Pour le voyage, chaque candidat avait dû débourser de 2 000 à 2 500 euros, payés à l’aide de garants encore en Iran. À l’exception du quatrième prévenu qui comparaissait libre. Lui avait eu le droit à un tarif spécial ; 400 euros. À condition de se mettre à la barre du bateau alors qu’il n’avait aucune expérience, aucune formation. Quelques heures plus tôt, il s’était donc retrouvé dans les dunes de la Côte d’Opale avec tous ces pauvres hères. La nuit a commencé par une marche de 8 kilomètres dans le froid. Planqués derrière les oyats, les migrants ont vu l’un des passeurs passer quelques coups de téléphone. Le temps de prévenir un comparse qui a donc débarqué en SUV tirant sur le sable le petit bateau. L’enquête a aussi démontré que les passeurs avaient insisté et même menacé les migrants qui craignaient d’embarquer sur le bateau en raison de la tempête. Et aussi qu’il n’y avait pas suffisamment de gilets de sauvetage pour tous les passagers.

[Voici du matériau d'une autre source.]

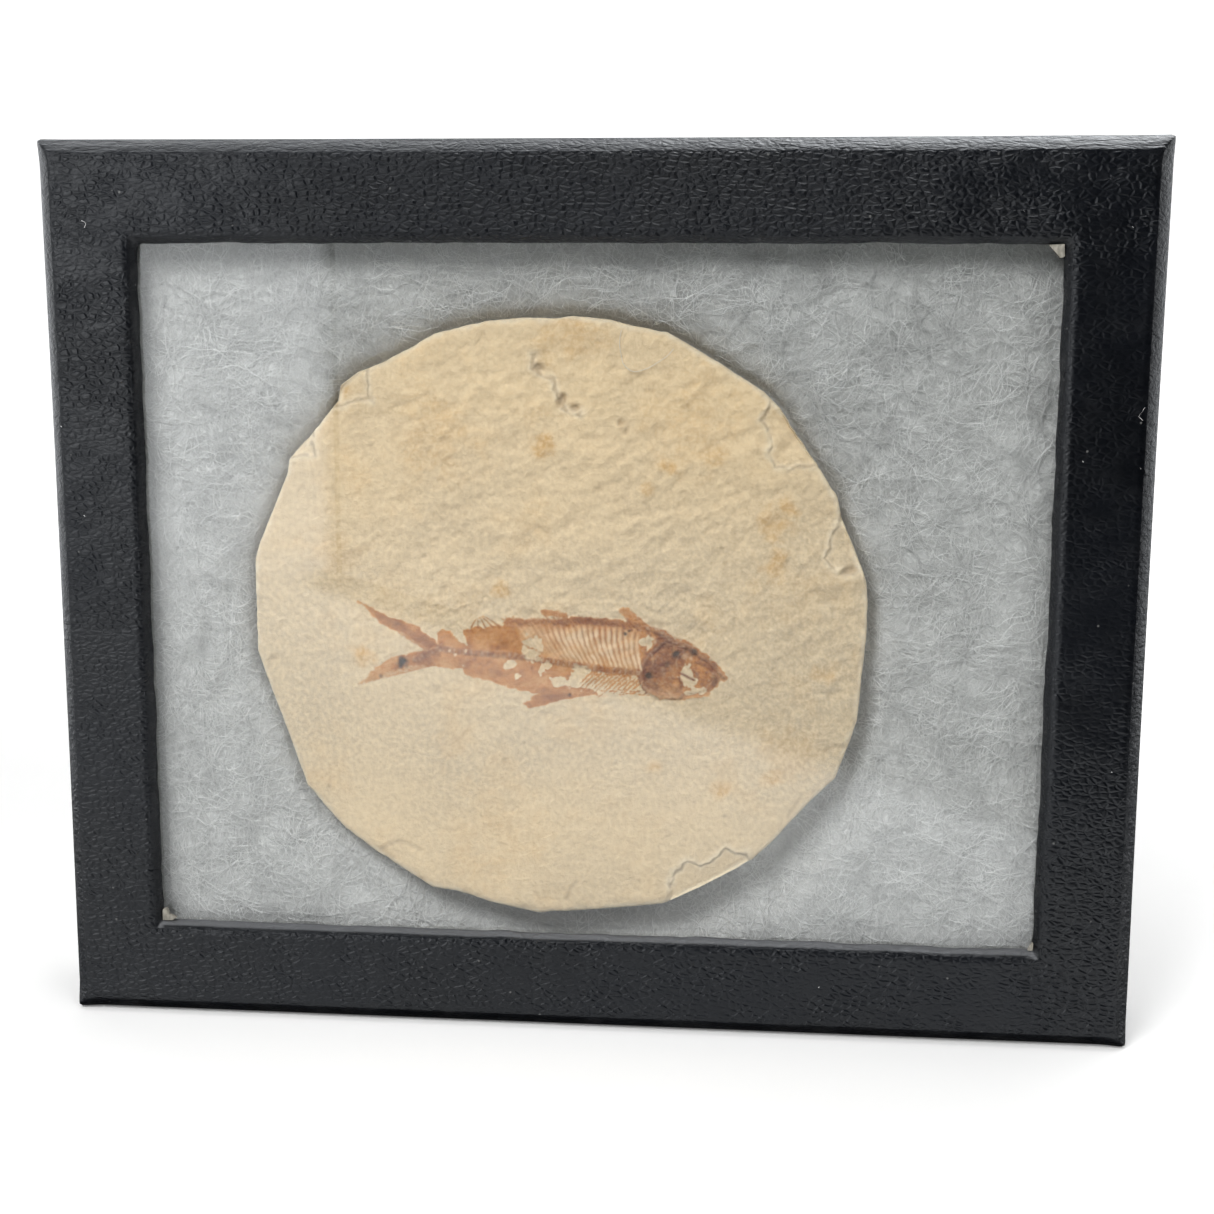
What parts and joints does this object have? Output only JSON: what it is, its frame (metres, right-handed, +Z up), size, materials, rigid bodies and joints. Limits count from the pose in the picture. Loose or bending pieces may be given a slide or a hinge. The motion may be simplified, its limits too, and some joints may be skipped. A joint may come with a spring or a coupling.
{
  "type": "fossil fish",
  "caption": "Small fossil fish on a chipped round limestone slab, on batting behind the glass of a black leatherette display case that stands on its long edge.",
  "frame": {"origin": "middle of the footprint of the lower long wall, on which the case stands", "axes": "+Z is up, +X runs along the width with the tail towards -X and the snout towards +X, and -Y is the way the window faces"},
  "size_m": [0.14, 0.019, 0.115],
  "materials": {
    "leatherette": "black embossed leatherette paper over board, satin, fine wrinkled grain",
    "pane": "clear flat window glass",
    "black_board": "black paper-covered board, matte",
    "polyester": "white polyester batting, felted and curly, matte",
    "limestone": "cream split limestone, matte, with red-brown fossil bone"
  },
  "bodies": {
    "root": {"lid": "leatherette", "glass": "pane", "tray": "black_board", "batting": "polyester", "slab": "limestone"}
  },
  "joints": []
}
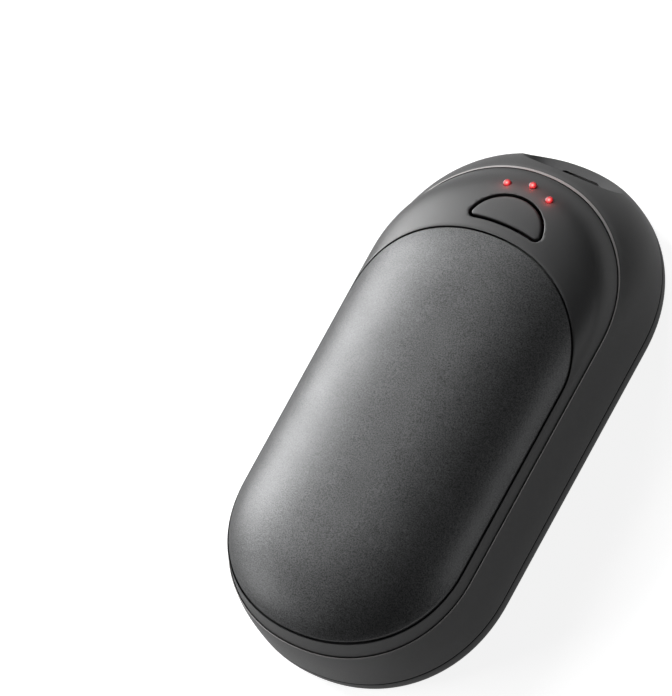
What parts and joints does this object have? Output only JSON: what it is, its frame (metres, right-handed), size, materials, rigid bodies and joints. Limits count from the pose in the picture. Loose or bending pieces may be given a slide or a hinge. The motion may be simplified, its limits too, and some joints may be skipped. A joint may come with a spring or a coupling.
{
  "type": "rechargeable hand warmer",
  "caption": "Rechargeable pocket hand warmer: a rounded casing with a pillow-shaped heated metal panel, a crescent power button, three indicator lamps and a hinged charge port cover.",
  "frame": {"origin": "centre of the flat back face, on the surface that the warmer lies on", "axes": "+Z out of the front through the heat panel, +Y towards the end with the button, +X across the width"},
  "size_m": [0.0508, 0.1, 0.0255],
  "materials": {
    "casing_grey": "satin",
    "panel_graphite": "bead blasted and anodised",
    "button_grey": "satin",
    "lamp_clear": "clear, lit red from below",
    "cover_rubber": "matte",
    "socket_steel": "plated",
    "dark_plastic": "moulded",
    "board_green": "solder mask",
    "plunger_white": "moulded",
    "diode_red": "clear",
    "chip_black": "moulded",
    "ferrite_grey": "sintered",
    "ceramic_tan": "fired",
    "connector_white": "moulded",
    "lead_red": "matte",
    "lead_black": "matte",
    "cell_sleeve": "shrink sleeve over a can",
    "insulator_paper": "paper",
    "nickel": "plain",
    "heater_film": "polyimide",
    "foam_grey": "foam",
    "heater_lead_white": "matte",
    "screw_steel": "plain"
  },
  "bodies": {
    "casing": {"back_shell": "casing_grey", "side_frame": "casing_grey", "front_bezel": "casing_grey", "front_heat_panel": "panel_graphite", "back_heat_panel": "panel_graphite", "light_guide": "lamp_clear", "cover_anchor": "cover_rubber", "charge_socket": "socket_steel", "socket_tongue": "dark_plastic", "main_board": "board_green", "tact_switch": "dark_plastic", "indicator_leds": "diode_red", "charger_chip": "chip_black", "control_chip": "chip_black", "power_inductor": "ferrite_grey", "board_capacitors": "ceramic_tan", "battery_socket": "connector_white", "battery_plug": "connector_white", "battery_lead_red": "lead_red", "battery_lead_black": "lead_black", "cell_left": "cell_sleeve", "cell_right": "cell_sleeve", "cell_insulators": "insulator_paper", "nickel_strip_top": "nickel", "nickel_strip_bottom": "nickel", "battery_cradle": "dark_plastic", "front_heater": "heater_film", "rear_heater": "heater_film", "front_foam_pad": "foam_grey", "rear_foam_pad": "foam_grey", "front_heater_leads": "heater_lead_white", "rear_heater_leads": "heater_lead_white", "thermistor": "lead_black", "casing_screws": "screw_steel"},
    "button": {"power_button": "button_grey", "switch_plunger": "plunger_white"},
    "cover": {"port_cover": "cover_rubber"}
  },
  "joints": [
    {"name": "button_press", "type": "slide", "parent": "casing", "child": "button", "axis": [0, 0, -1], "range_m": [0, 0.0004], "stiffness_N_per_m": 400, "springref_m": -0.001},
    {"name": "cover_hinge", "type": "hinge", "parent": "casing", "child": "cover", "pos_m": [-0.0119, 0.04655, 0.00645], "axis": [0, 0, -1], "range_deg": [0, 90], "stiffness_Nm_per_rad": 0.0005}
  ]
}
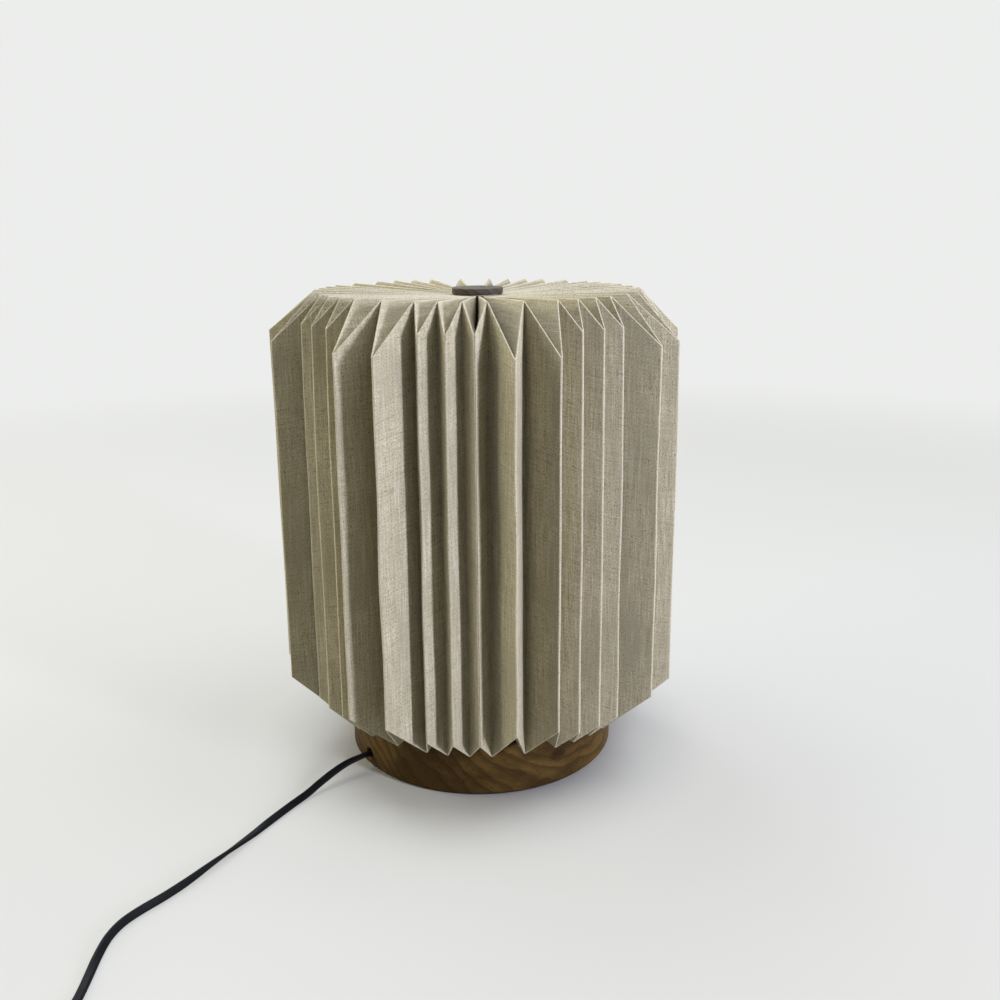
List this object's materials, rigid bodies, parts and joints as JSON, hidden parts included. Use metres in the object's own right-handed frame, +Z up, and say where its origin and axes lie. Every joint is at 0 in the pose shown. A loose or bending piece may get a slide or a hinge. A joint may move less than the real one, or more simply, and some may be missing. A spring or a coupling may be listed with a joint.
{
  "type": "pleated table lamp",
  "caption": "Table lamp with a reverse-folded pleated linen-faced paper shade on a round wooden base, with a low-voltage light column, flat lead, inline rocker switch and plug.",
  "frame": {"origin": "middle of the round base on the table surface", "axes": "+Z up along the lamp's axis, -Y towards the side that the shade's seam faces, +X to the right seen from there; the lead leaves towards -X, -Y"},
  "size_m": [0.2753, 0.472, 0.2574],
  "materials": {
    "walnut": "satin",
    "felt": "matt",
    "cover_board": "matt",
    "plated_steel": "satin",
    "brass": "satin",
    "aluminium": "satin",
    "light_board": "satin",
    "opal": "satin",
    "nylon": "matt",
    "cord_sheath": "gloss",
    "wire_sheath": "gloss",
    "linen": "matt",
    "paper_tape": "matt",
    "switch_black": "matt",
    "tie_black": "matt",
    "shell_steel": "polished",
    "tongue_white": "matt",
    "contact_gold": "polished"
  },
  "bodies": {
    "stand": {"base_disc": "walnut", "felt_pad": "felt", "bottom_cover": "cover_board", "cover_screws": "plated_steel", "lamp_pipe": "brass", "lower_washer": "plated_steel", "lower_nut": "brass", "foot_plate": "aluminium", "foot_nut": "brass", "light_bar": "aluminium", "light_strip_1": "light_board", "light_strip_2": "light_board", "light_strip_3": "light_board", "opal_tube": "opal", "head_plate": "aluminium", "head_nut": "brass", "clamp_block": "nylon", "clamp_bar": "nylon", "clamp_screws": "plated_steel", "inner_lead": "cord_sheath", "inner_wires": "wire_sheath", "cord_lead": "cord_sheath", "switch_lower_shell": "switch_black", "switch_upper_shell": "switch_black", "switch_screws": "plated_steel", "switch_contacts": "brass", "rocker_pin": "plated_steel", "cord_link": "cord_sheath", "cord_coil": "cord_sheath", "coil_tie": "tie_black", "cord_tail": "cord_sheath", "plug_relief": "cord_sheath", "plug_grip": "cord_sheath", "usb_shell": "shell_steel", "usb_tongue": "tongue_white", "usb_contacts": "contact_gold"},
    "shade": {"shade_length_1": "linen", "shade_length_2": "linen", "shade_length_3": "linen", "shade_length_4": "linen", "shade_length_5": "linen", "shade_length_6": "linen", "shade_length_7": "linen", "shade_length_8": "linen", "shade_hub": "nylon", "seam_tape": "paper_tape"},
    "cap": {"cap_disc": "walnut", "cap_spigot": "brass"},
    "rocker": {"rocker": "switch_black"}
  },
  "joints": [
    {"name": "shade_turn", "type": "hinge", "parent": "stand", "child": "shade", "pos_m": [0, 0, 0.24], "axis": [0, 0, 1], "continuous": true},
    {"name": "cap_lift", "type": "slide", "parent": "stand", "child": "cap", "axis": [0, 0, 1], "range_m": [0, 0.014]},
    {"name": "rocker_press", "type": "hinge", "parent": "stand", "child": "rocker", "pos_m": [-0.1585, -0.266, 0.0082], "axis": [1, 0, 0], "range_deg": [0, 16]}
  ]
}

En deux ans, le nombre de traversées de la Manche a explosé
En dépit de tous ces éléments, les prévenus ont donc passé les sept heures d’audience à contester leur responsabilité, poussant le vice jusqu’à dire qu’ils n’avaient jamais mis les pieds en France. À peine ont-ils eu quelques mots de compassion avant que le tribunal ne se retire pour délibérer. Peu avant, Amélie Le Sant, procureure, avait pointé « l’absence totale d’humanité de [leur] réseau », expliquant que les passeurs avaient continué à organiser des voyages peu après le drame. Dans le but de s’enrichir un peu plus.
En guise de peines complémentaires, le tribunal a également prononcé des interdictions définitives du territoire français aux quatre prévenus. Ainsi que des amendes allant de 20 000 à 70 000 euros. Depuis 2018 et le blocage du port de Calais, les traversées de la Manche sur de petites embarcations se sont multipliées. En 2022, plus de 45 000 personnes auraient ainsi réussi à passer en Angleterre, d’après les estimations officielles. Mais les drames sont désormais fréquents. Fin novembre, un naufrage a ainsi coûté la vie à vingt-sept migrants, à quelques miles marins de l’endroit où Artin et sa famille avaient péri deux ans plus tôt.